Глава III. ПРЕДСТАВЛЯТЬ

1. ДОН КИХОТ

   Необычные приключения Дон Кихота намечают предел: в них завершаются былые игры сходства и знаков, зарождаются новые отношения. Дон Кихот не чудак, а скорее усердный паломник, делающий остановки перед всеми приметами подобия. Он герой Тождественного. Ему не дано отдалиться ни от своего захолустного края, ни от знакомой равнины, что расстилается вокруг Сходства. Он бесконечно блуждает по ней, но так никогда и не переходит четких границ различия и не добирается до сути тождественности. Сам же он имеет сходство со знаками. С его длинным и тощим силуэтом — буквой он кажется только что сбежавшим с раскрытых страниц книг. Все это бытие, не что иное, как язык, текст, печатные листы, уже зафиксированная на письме история. Он создан из переплетения слов; это письмена, странствующие среди сходства вещей в мире. Впрочем, это не совсем точно, так как в своем действительном обличье бедного идальго он может стать рыцарем, лишь издалека прислушиваясь к вековой законополагающей эпопее. Книга в меньшей степени является его существованием, чем его долгом. Он беспрестанно должен советоваться с ней, чтобы знать, что делать и что говорить и какие знаки подавать самому себе и другим, дабы показать, что он вполне той же самой природы, что и тот текст, из которого он вышел. Рыцарские романы раз и навсегда предписали ему его судьбу. И каждый эпизод, каждое решение, каждый подвиг будут знаками того, что Дон Кихот действительно подобен всем тем знакам, которые он скопировал.
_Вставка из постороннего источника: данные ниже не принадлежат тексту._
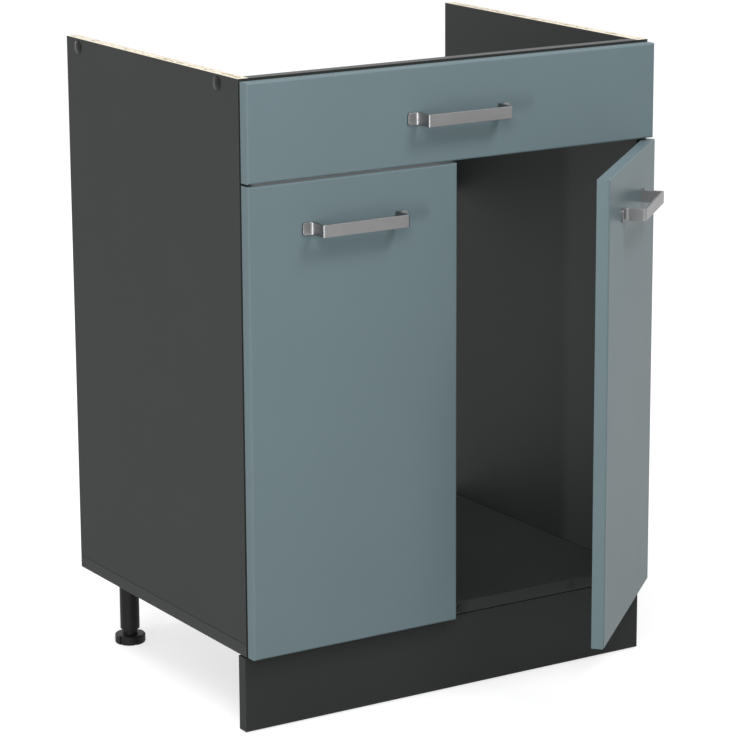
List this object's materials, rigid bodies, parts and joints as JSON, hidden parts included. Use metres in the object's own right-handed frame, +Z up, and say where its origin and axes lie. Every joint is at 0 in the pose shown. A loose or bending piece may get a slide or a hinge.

   Но если он хочет уподобиться этим знакам, то это потому, что он должен сделать их доказательными, так как знаки (читаемые) уже больше не сходны с существами (видимыми). Все эти письменные тексты, все эти экстравагантные романы по логике вещей лишены подобий: никто в мире никогда не походил на них; их бесконечный язык остается в незавершенном состоянии и так никогда и не заполняется каким-либо подобием; все эти тексты могут сжечь все и полностью, но форма мира от этого не изменится. Будучи схожим с текстами, свидетелем, представителем и воплощенным аналогом которых он является, Дон Кихот должен доказать и несомненным образом подтвердить, что тексты говорят правду, что они действительно являются языком мира. На нем лежит обязанность исполнить обещания книг, вновь совершить эпопею, но в обратном смысле: первая эпопея рассказывала (претендовала на то, чтобы рассказать) подлинные и не подлежащие забвению подвиги, Дон Кихот же должен придать реальность знакам рассказа, лишенным содержания. Его судьба должна стать разгадкой мира: смысл этой судьбы — дотошные поиски по всему лику земли тех фигур, которые доказали бы, что книги говорят правду. Подвиг должен стать доказательством, причем речь идет не о том, чтобы восторжествовать на деле — и вот почему победа, по сути дела, ничего не значит, — а превратить действительность в знак, в знак того, что знаки языка вполне согласуются с самими вещами. Дон Кихот читает мир, чтобы доказать правоту книг. Он не ищет иных доказательств, кроме сверкания сходств.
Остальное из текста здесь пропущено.